Une affirmation purement théorique des vertus de la poudre eût été certainement accueillie jadis avec une incrédulité bien grande, et je ne saurais exiger par anticipation plus de confiance dans le résultat des moyens que je propose pour maîtriser les illusions du sommeil. Qu’on veuille bien cependant suivre mes indications précises ; qu’on mette de la persévérance à contrôler sciemment ce qu’elles valent, et j’accepte volontiers par avance le jugement qu’on en portera.
Ici, je prévois une objection ou réflexion de quelques esprits positifs.
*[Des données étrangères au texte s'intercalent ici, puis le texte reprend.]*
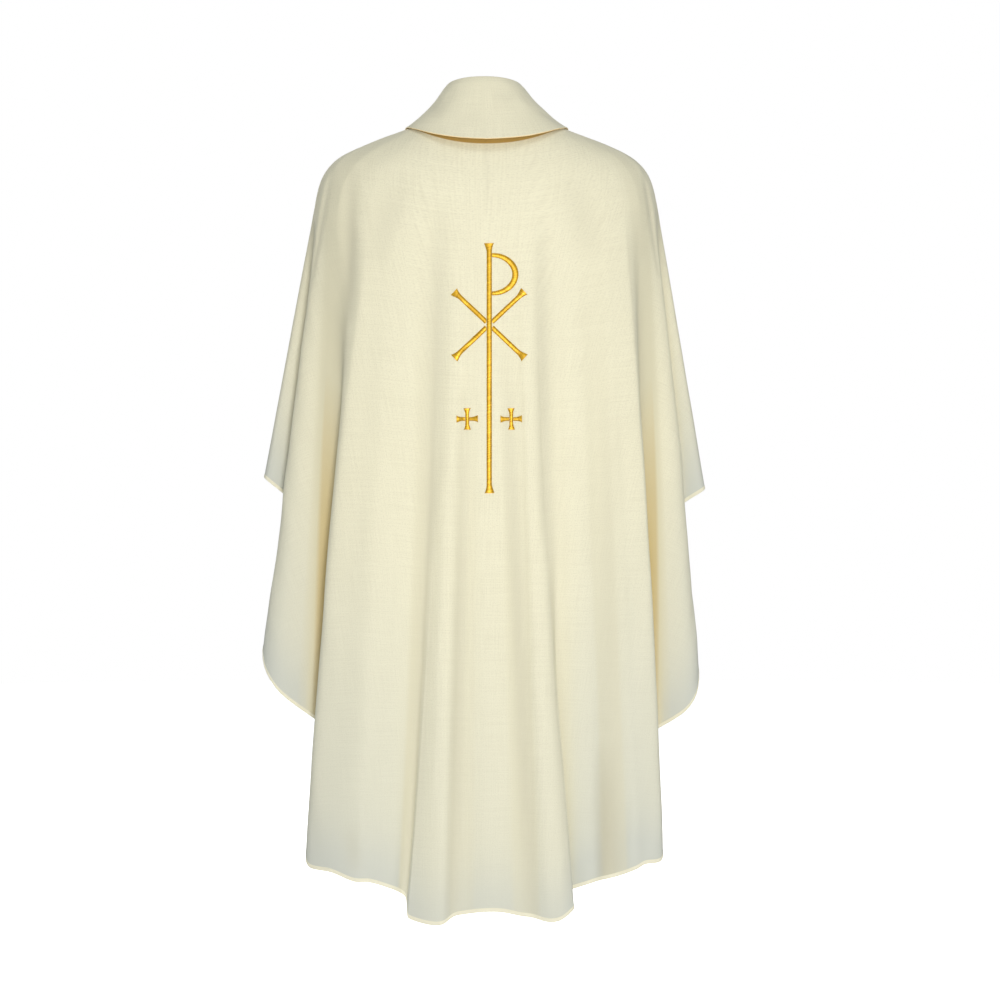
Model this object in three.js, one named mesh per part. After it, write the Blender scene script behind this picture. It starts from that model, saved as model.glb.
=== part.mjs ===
// A chasuble in its worn, hollow form: back and front panels, a rolled collar and a gold emblem.
// Millimetres, +Z up. The origin is the middle of the neck base, where shoulders carry the cloth.
// The back of the garment faces -Y, and +X is on the right of someone who looks at the back.

import * as THREE from 'three';

// Driving sizes
const CLOTH = 2; // thickness of a panel's wall
const COLLAR_CLOTH = 2.4; // thickness of the collar's wall
const SEAM_GAP = 0.3; // clearance between two pieces at a seam
const BOXINESS = 2.3; // 2 gives elliptical sections, more gives squarer ones
const CREST_TAPER = 0.5; // a crest's breadth at the shoulders, as a share of its breadth at the hem
const COLUMNS_PER_LINE = 2; // facets across a crest, and from one crest to the next
const COLLAR_COLUMNS = 48; // facets round the collar
const DROPS = [0.1, 0.2, 0.32, 0.45, 0.58, 0.7, 0.81, 0.91, 1]; // rows from shoulder to hem

// Sections over the shoulders, from the neckline down to where the cloth hangs free
const SHOULDER_SECTIONS = [
  { name: 'neckline', sideX: 76, sideZ: 24, backY: -68, backZ: 30, frontY: 84, frontZ: -30 },
  { name: 'neck base', sideX: 134, sideZ: -1, backY: -97, backZ: -6, frontY: 112, frontZ: -72 },
  { name: 'mid shoulder', sideX: 195, sideZ: -24, backY: -122, backZ: -48, frontY: 130, frontZ: -112 },
  { name: 'outer shoulder', sideX: 245, sideZ: -49, backY: -139, backZ: -90, frontY: 142, frontZ: -146 },
  { name: 'shoulder tip', sideX: 268, sideZ: -76, backY: -148, backZ: -124, frontY: 147, frontZ: -174 },
  { name: 'release', sideX: 281, sideZ: -122, backY: -155, backZ: -166, frontY: 151, frontZ: -208 },
];
const NECKLINE = SHOULDER_SECTIONS[0];
const RELEASE = SHOULDER_SECTIONS[SHOULDER_SECTIONS.length - 1];

// Fold lines of the back, from the left side seam to the right one. The angle is measured from the
// centre back at the shoulders. x, y and z are where the line meets the hem, bow is how far it
// swings to the right halfway down, and breadth is how wide the fold's rounded crest is at the hem.
const BACK_FOLDS = [
  { name: 'left side', angle: -90, x: -363, y: 4, z: -573, bow: 0, breadth: 26 },
  { name: 'left under valley', angle: -82, x: -300, y: -20, z: -660, bow: 0, breadth: 24 },
  { name: 'left side ridge', angle: -72, x: -352, y: -62, z: -884, bow: 1, breadth: 30 },
  { name: 'left deep valley', angle: -55.5, x: -238, y: -86, z: -1012, bow: 2, breadth: 26 },
  { name: 'left panel edge', angle: -38.5, x: -285, y: -133, z: -1178, bow: -10, breadth: 22 },
  { name: 'left panel swell', angle: -31, x: -226, y: -174, z: -1207, bow: 0, breadth: 40 },
  { name: 'left panel flat', angle: -23, x: -166, y: -180, z: -1220, bow: 0, breadth: 36 },
  { name: 'left lobe valley', angle: -14, x: -130, y: -170, z: -1237, bow: 8, breadth: 6 },
  { name: 'left lobe edge', angle: -10.5, x: -122, y: -182, z: -1271, bow: 9, breadth: 4 },
  { name: 'left lobe ridge', angle: -6, x: -76, y: -199, z: -1279, bow: 0, breadth: 18 },
  { name: 'left lobe dip', angle: -3, x: -40, y: -191, z: -1265, bow: 0, breadth: 14 },
  { name: 'centre', angle: 0.8, x: 14, y: -197, z: -1259, bow: -5, breadth: 24 },
  { name: 'right lobe dip', angle: 6.6, x: 66, y: -190, z: -1268, bow: 0, breadth: 18 },
  { name: 'right lobe ridge', angle: 10, x: 110, y: -201, z: -1273, bow: -6, breadth: 16 },
  { name: 'right lobe edge', angle: 13.4, x: 138, y: -191, z: -1256, bow: -9, breadth: 6 },
  { name: 'right lobe valley', angle: 20, x: 128, y: -172, z: -1232, bow: -6, breadth: 8 },
  { name: 'right panel swell', angle: 25, x: 170, y: -176, z: -1216, bow: 0, breadth: 14 },
  { name: 'right panel dip', angle: 33, x: 207, y: -166, z: -1208, bow: 0, breadth: 18 },
  { name: 'right panel ridge', angle: 41, x: 246, y: -166, z: -1192, bow: 0, breadth: 14 },
  { name: 'right panel edge', angle: 50, x: 278, y: -145, z: -1168, bow: 9, breadth: 20 },
  { name: 'right deep valley', angle: 60, x: 242, y: -82, z: -1021, bow: 7, breadth: 26 },
  { name: 'right side ridge', angle: 74, x: 339, y: -62, z: -918, bow: 4, breadth: 24 },
  { name: 'right under valley', angle: 83, x: 298, y: -20, z: -668, bow: 0, breadth: 24 },
  { name: 'right side', angle: 90, x: 358, y: 4, z: -592, bow: 0, breadth: 26 },
];

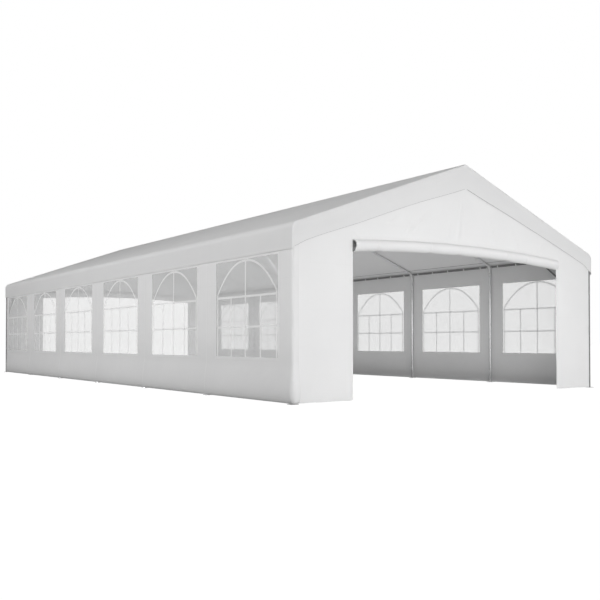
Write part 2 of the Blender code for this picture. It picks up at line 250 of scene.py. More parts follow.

À supposer, penseront-ils, que l’expérience confirme pleinement tout ce qui vient d’être avancé, que chacun soit maître de régler ses rêves et de soumettre pendant la nuit son imagination à sa volonté, quelles seront les conséquences de cette découverte, et quelle en sera l’utilité ?
Il me serait permis de répondre à cela que chacun trouvant utile ce qui l’intéresse, le seul résultat de pouvoir rêver à ce que bon lui semble sera jugé de soi-même fort utile par qui conque y prendra son plaisir. Mais je n’entends pas, je n’ai jamais entendu réduire aux proportions d’un simple amusement une méthode applicable aux progrès de la science, autant qu’aux inspirations de la fantaisie. Je rappellerai donc ici que j’ai insisté plus d’une fois, en m’adressant aux médecins et aux psychologues, sur la part d’intérêt que cette méthode doit leur offrir.
Un dernier mot enfin, avant de déposer la plume, pour protester contre cette éternelle comparaison du sommeil et de la mort dont les auteurs anciens et modernes ont fait un si étrange abus. Que ce soit au point de vue matériel ou bien au point de vue matérialiste qu’on l’envisage ; que ce soit l’apparence d’un cadavre que l’on veuille chercher dans l’aspect d’un homme endormi, ou bien un exemple de l’anéantissement possible du Moi qu’on imagine trouver dans une absence momentanée de la pensée, une telle comparaison est également fausse à tous égards.
N’est-ce point d’ailleurs une idée bizarre que celle de prétendre comparer une situation qu’on ne connaît guère, avec un autre état qu’on ne connaît pas ?
Je préfère de beaucoup le vieil axiome qui nous dit : La vie est un songe. À ceux pour qui c’est un songe pénible, elle laisse du moins l’heureuse pensée de se réveiller dans la mort.